#### [GIVEN INSTRUCTION]
The lines to be extracted run from the start of the listing through the line containing "post_turn = -0.5; // [-0.5:0.1:0]"; copy them exactly and nothing else.

#### [AVAILABLE DATA]
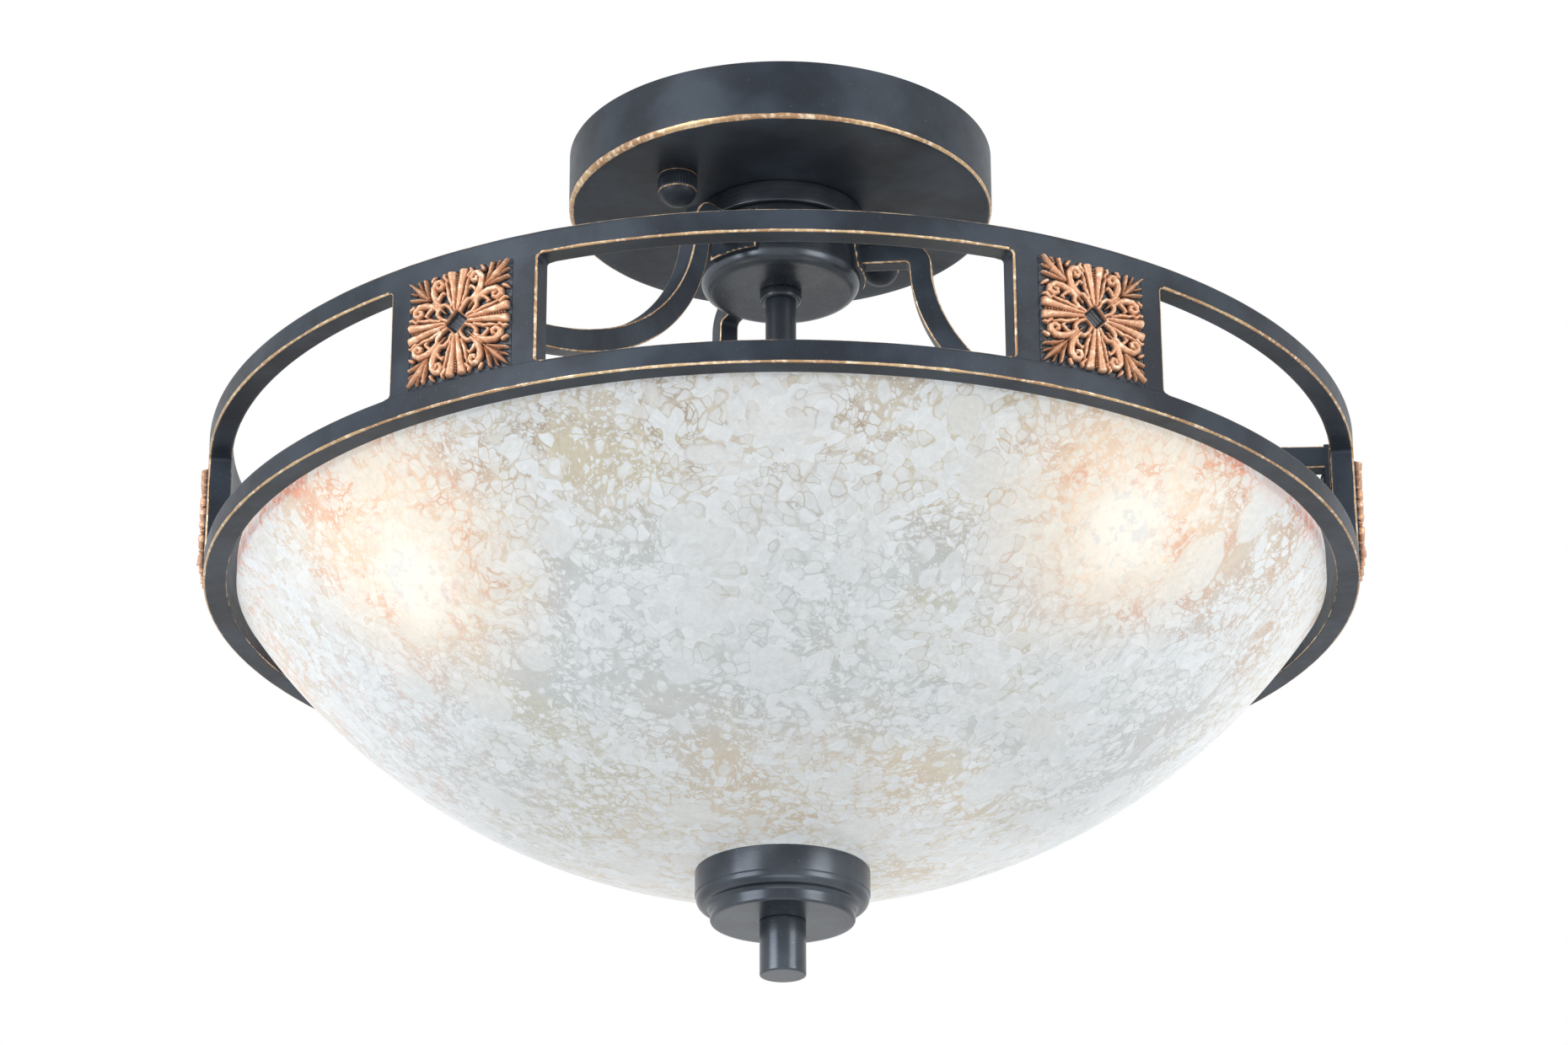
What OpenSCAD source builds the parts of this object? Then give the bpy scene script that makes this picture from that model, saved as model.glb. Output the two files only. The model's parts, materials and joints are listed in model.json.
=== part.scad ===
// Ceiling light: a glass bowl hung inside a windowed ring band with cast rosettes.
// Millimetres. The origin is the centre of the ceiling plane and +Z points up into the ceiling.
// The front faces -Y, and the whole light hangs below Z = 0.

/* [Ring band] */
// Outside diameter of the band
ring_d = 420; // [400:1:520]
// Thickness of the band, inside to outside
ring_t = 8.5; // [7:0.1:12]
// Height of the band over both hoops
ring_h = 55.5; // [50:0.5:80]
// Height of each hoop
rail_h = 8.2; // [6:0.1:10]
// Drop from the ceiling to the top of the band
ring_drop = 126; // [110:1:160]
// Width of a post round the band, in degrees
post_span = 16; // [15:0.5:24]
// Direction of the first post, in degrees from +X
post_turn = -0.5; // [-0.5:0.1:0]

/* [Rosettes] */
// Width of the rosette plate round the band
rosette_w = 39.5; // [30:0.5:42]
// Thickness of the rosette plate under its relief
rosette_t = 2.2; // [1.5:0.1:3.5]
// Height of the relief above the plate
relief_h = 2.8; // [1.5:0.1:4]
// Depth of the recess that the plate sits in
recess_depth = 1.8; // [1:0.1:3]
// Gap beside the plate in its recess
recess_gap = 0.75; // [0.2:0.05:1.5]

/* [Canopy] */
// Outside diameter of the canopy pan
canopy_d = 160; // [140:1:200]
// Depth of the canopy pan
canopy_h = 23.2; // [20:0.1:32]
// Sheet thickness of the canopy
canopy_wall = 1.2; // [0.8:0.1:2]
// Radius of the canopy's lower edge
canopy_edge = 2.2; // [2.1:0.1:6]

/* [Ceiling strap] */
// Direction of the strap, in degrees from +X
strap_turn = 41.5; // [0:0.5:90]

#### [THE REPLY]
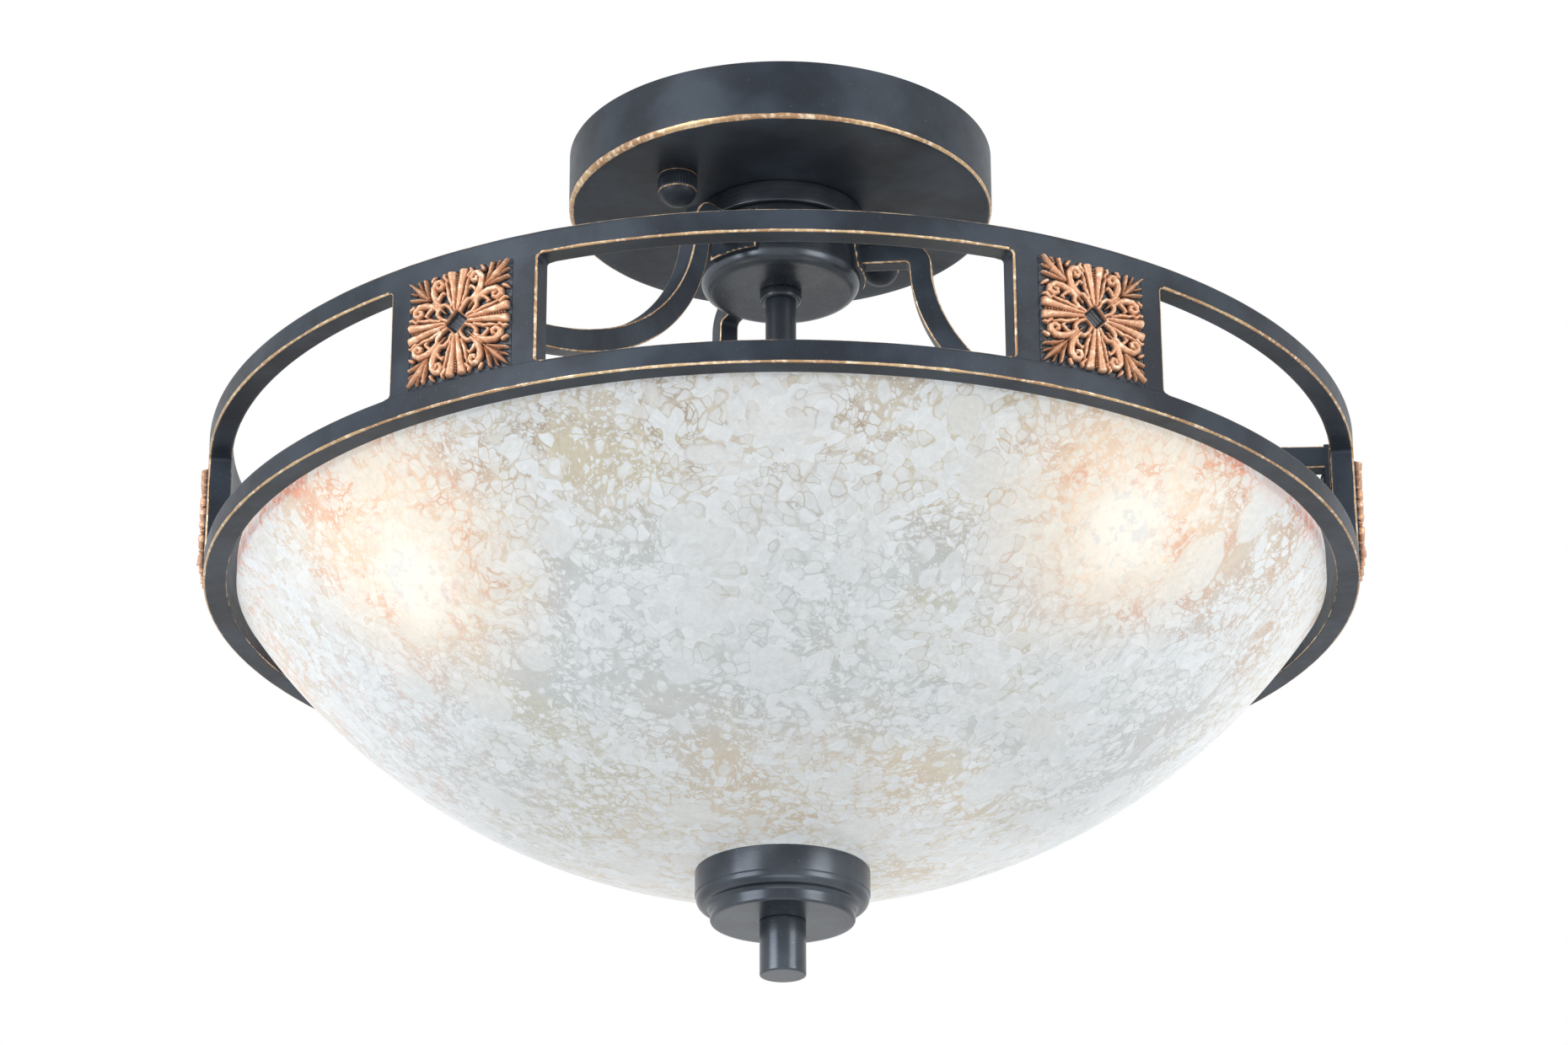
What OpenSCAD source builds the parts of this object? Then give the bpy scene script that makes this picture from that model, saved as model.glb. Output the two files only. The model's parts, materials and joints are listed in model.json.
=== part.scad ===
// Ceiling light: a glass bowl hung inside a windowed ring band with cast rosettes.
// Millimetres. The origin is the centre of the ceiling plane and +Z points up into the ceiling.
// The front faces -Y, and the whole light hangs below Z = 0.

/* [Ring band] */
// Outside diameter of the band
ring_d = 420; // [400:1:520]
// Thickness of the band, inside to outside
ring_t = 8.5; // [7:0.1:12]
// Height of the band over both hoops
ring_h = 55.5; // [50:0.5:80]
// Height of each hoop
rail_h = 8.2; // [6:0.1:10]
// Drop from the ceiling to the top of the band
ring_drop = 126; // [110:1:160]
// Width of a post round the band, in degrees
post_span = 16; // [15:0.5:24]
// Direction of the first post, in degrees from +X
post_turn = -0.5; // [-0.5:0.1:0]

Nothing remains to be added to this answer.